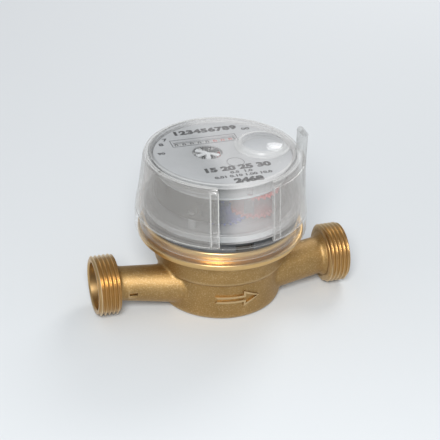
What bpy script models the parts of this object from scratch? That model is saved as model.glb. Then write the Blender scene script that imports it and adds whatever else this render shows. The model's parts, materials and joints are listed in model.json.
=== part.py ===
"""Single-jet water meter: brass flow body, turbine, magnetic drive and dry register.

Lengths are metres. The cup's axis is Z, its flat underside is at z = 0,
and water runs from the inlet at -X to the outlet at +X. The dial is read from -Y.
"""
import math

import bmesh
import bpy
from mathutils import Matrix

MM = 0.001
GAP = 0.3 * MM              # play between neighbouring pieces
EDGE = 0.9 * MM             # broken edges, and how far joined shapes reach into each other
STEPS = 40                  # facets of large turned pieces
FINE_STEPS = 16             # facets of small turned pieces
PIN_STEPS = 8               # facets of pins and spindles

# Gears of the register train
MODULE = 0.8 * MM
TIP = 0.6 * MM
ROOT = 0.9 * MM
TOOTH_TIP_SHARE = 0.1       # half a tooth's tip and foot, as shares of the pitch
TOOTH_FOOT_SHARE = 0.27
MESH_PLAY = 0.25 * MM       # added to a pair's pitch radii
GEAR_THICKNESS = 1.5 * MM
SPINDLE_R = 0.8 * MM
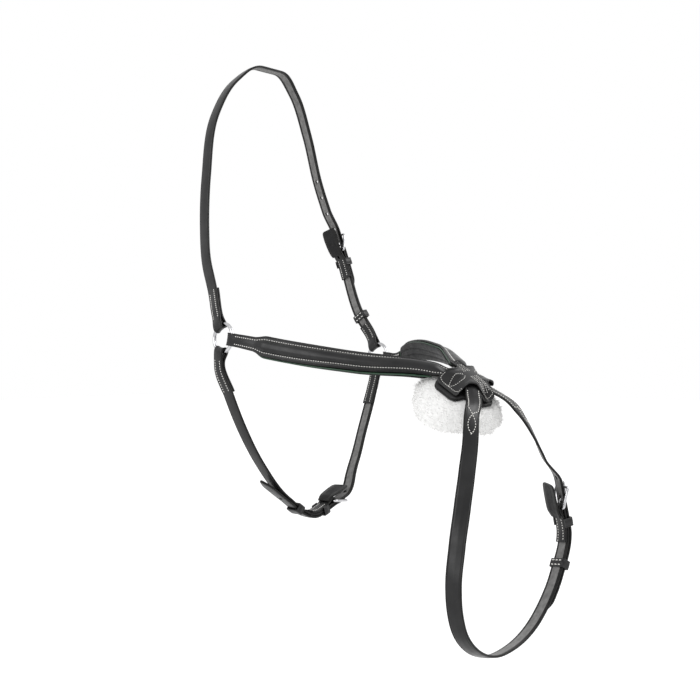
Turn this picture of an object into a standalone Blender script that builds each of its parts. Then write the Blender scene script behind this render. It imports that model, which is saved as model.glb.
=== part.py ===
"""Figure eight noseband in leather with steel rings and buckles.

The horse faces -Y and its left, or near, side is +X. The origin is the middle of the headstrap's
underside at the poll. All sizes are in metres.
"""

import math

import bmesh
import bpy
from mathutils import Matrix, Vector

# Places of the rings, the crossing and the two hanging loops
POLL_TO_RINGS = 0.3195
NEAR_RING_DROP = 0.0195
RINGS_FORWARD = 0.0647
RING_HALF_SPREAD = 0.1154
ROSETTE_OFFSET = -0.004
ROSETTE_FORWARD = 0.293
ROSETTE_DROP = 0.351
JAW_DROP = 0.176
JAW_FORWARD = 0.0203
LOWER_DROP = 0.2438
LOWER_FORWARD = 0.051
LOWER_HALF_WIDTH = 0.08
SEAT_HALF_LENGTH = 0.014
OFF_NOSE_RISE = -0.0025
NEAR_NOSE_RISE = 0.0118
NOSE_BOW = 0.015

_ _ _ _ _

Write the listing out again, exactly as shown above.

#### EXERCISE SOLUTION
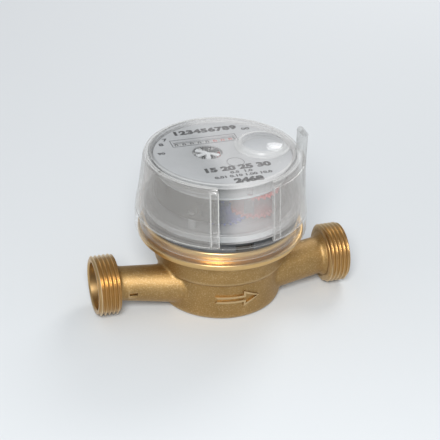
What bpy script models the parts of this object from scratch? That model is saved as model.glb. Then write the Blender scene script that imports it and adds whatever else this render shows. The model's parts, materials and joints are listed in model.json.
=== part.py ===
"""Single-jet water meter: brass flow body, turbine, magnetic drive and dry register.

Lengths are metres. The cup's axis is Z, its flat underside is at z = 0,
and water runs from the inlet at -X to the outlet at +X. The dial is read from -Y.
"""
import math

import bmesh
import bpy
from mathutils import Matrix

MM = 0.001
GAP = 0.3 * MM              # play between neighbouring pieces
EDGE = 0.9 * MM             # broken edges, and how far joined shapes reach into each other
STEPS = 40                  # facets of large turned pieces
FINE_STEPS = 16             # facets of small turned pieces
PIN_STEPS = 8               # facets of pins and spindles

# Gears of the register train
MODULE = 0.8 * MM
TIP = 0.6 * MM
ROOT = 0.9 * MM
TOOTH_TIP_SHARE = 0.1       # half a tooth's tip and foot, as shares of the pitch
TOOTH_FOOT_SHARE = 0.27
MESH_PLAY = 0.25 * MM       # added to a pair's pitch radii
GEAR_THICKNESS = 1.5 * MM
SPINDLE_R = 0.8 * MM
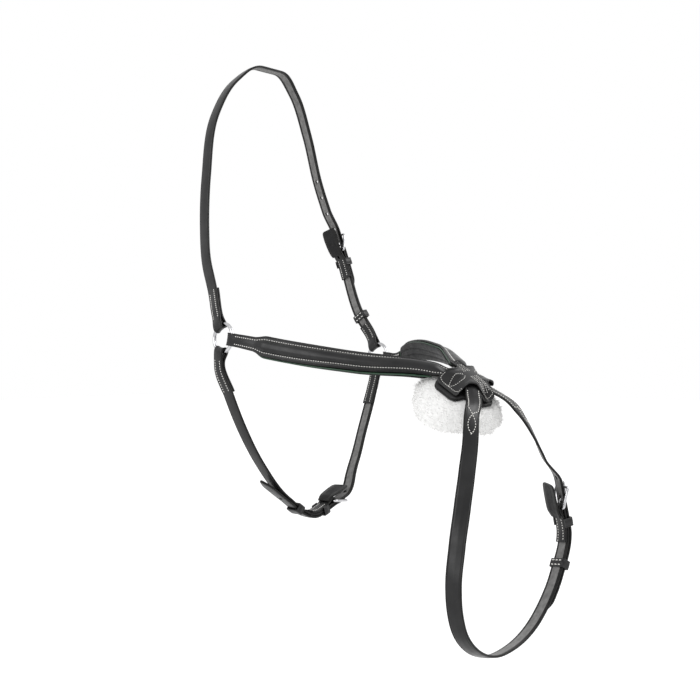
Turn this picture of an object into a standalone Blender script that builds each of its parts. Then write the Blender scene script behind this render. It imports that model, which is saved as model.glb.
=== part.py ===
"""Figure eight noseband in leather with steel rings and buckles.

The horse faces -Y and its left, or near, side is +X. The origin is the middle of the headstrap's
underside at the poll. All sizes are in metres.
"""

import math

import bmesh
import bpy
from mathutils import Matrix, Vector

# Places of the rings, the crossing and the two hanging loops
POLL_TO_RINGS = 0.3195
NEAR_RING_DROP = 0.0195
RINGS_FORWARD = 0.0647
RING_HALF_SPREAD = 0.1154
ROSETTE_OFFSET = -0.004
ROSETTE_FORWARD = 0.293
ROSETTE_DROP = 0.351
JAW_DROP = 0.176
JAW_FORWARD = 0.0203
LOWER_DROP = 0.2438
LOWER_FORWARD = 0.051
LOWER_HALF_WIDTH = 0.08
SEAT_HALF_LENGTH = 0.014
OFF_NOSE_RISE = -0.0025
NEAR_NOSE_RISE = 0.0118
NOSE_BOW = 0.015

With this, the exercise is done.